- **Recorded information**
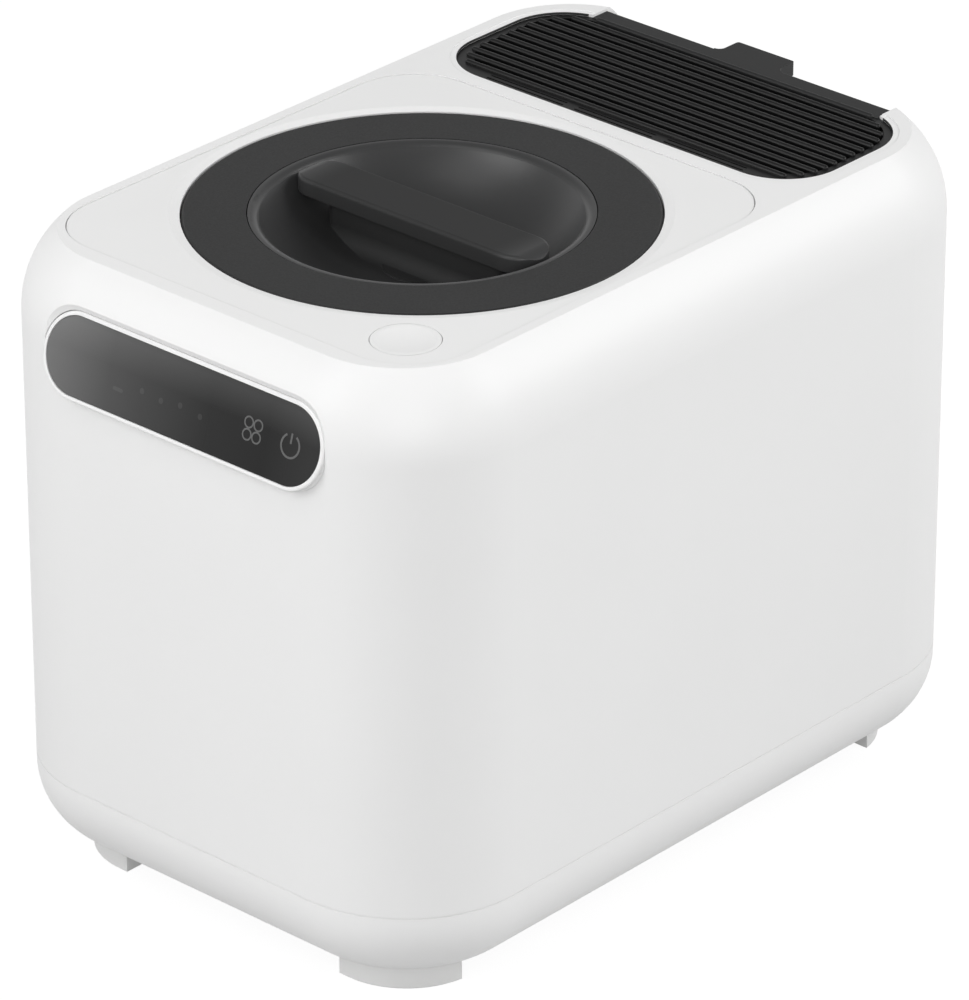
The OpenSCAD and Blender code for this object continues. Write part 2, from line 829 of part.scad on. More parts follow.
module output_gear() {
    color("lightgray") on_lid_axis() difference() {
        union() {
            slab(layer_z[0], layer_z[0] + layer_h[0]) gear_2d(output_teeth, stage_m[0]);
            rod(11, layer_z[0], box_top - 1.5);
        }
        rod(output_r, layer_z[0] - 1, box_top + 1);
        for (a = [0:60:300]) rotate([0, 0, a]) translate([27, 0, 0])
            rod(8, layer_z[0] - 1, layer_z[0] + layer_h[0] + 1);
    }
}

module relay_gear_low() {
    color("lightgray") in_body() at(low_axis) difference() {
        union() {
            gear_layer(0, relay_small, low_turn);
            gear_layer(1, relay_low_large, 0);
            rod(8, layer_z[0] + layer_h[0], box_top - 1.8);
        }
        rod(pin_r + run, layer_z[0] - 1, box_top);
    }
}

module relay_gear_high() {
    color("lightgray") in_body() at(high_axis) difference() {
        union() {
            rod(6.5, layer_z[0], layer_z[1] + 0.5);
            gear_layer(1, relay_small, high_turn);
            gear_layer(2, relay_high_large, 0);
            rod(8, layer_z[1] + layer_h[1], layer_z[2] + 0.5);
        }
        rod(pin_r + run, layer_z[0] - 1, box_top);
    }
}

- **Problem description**
Reproduce the complete data exactly as presented above.

- **Exercise response**
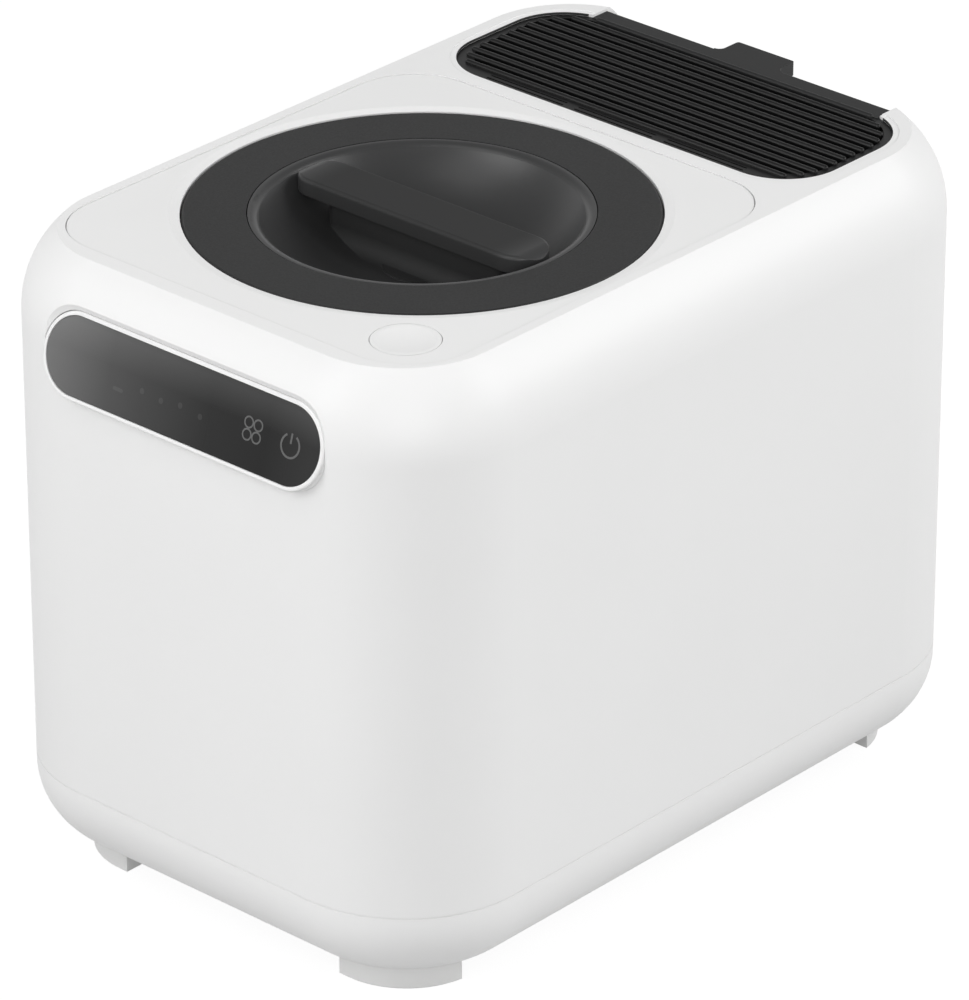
The OpenSCAD and Blender code for this object continues. Write part 2, from line 829 of part.scad on. More parts follow.
module output_gear() {
    color("lightgray") on_lid_axis() difference() {
        union() {
            slab(layer_z[0], layer_z[0] + layer_h[0]) gear_2d(output_teeth, stage_m[0]);
            rod(11, layer_z[0], box_top - 1.5);
        }
        rod(output_r, layer_z[0] - 1, box_top + 1);
        for (a = [0:60:300]) rotate([0, 0, a]) translate([27, 0, 0])
            rod(8, layer_z[0] - 1, layer_z[0] + layer_h[0] + 1);
    }
}

module relay_gear_low() {
    color("lightgray") in_body() at(low_axis) difference() {
        union() {
            gear_layer(0, relay_small, low_turn);
            gear_layer(1, relay_low_large, 0);
            rod(8, layer_z[0] + layer_h[0], box_top - 1.8);
        }
        rod(pin_r + run, layer_z[0] - 1, box_top);
    }
}

module relay_gear_high() {
    color("lightgray") in_body() at(high_axis) difference() {
        union() {
            rod(6.5, layer_z[0], layer_z[1] + 0.5);
            gear_layer(1, relay_small, high_turn);
            gear_layer(2, relay_high_large, 0);
            rod(8, layer_z[1] + layer_h[1], layer_z[2] + 0.5);
        }
        rod(pin_r + run, layer_z[0] - 1, box_top);
    }
}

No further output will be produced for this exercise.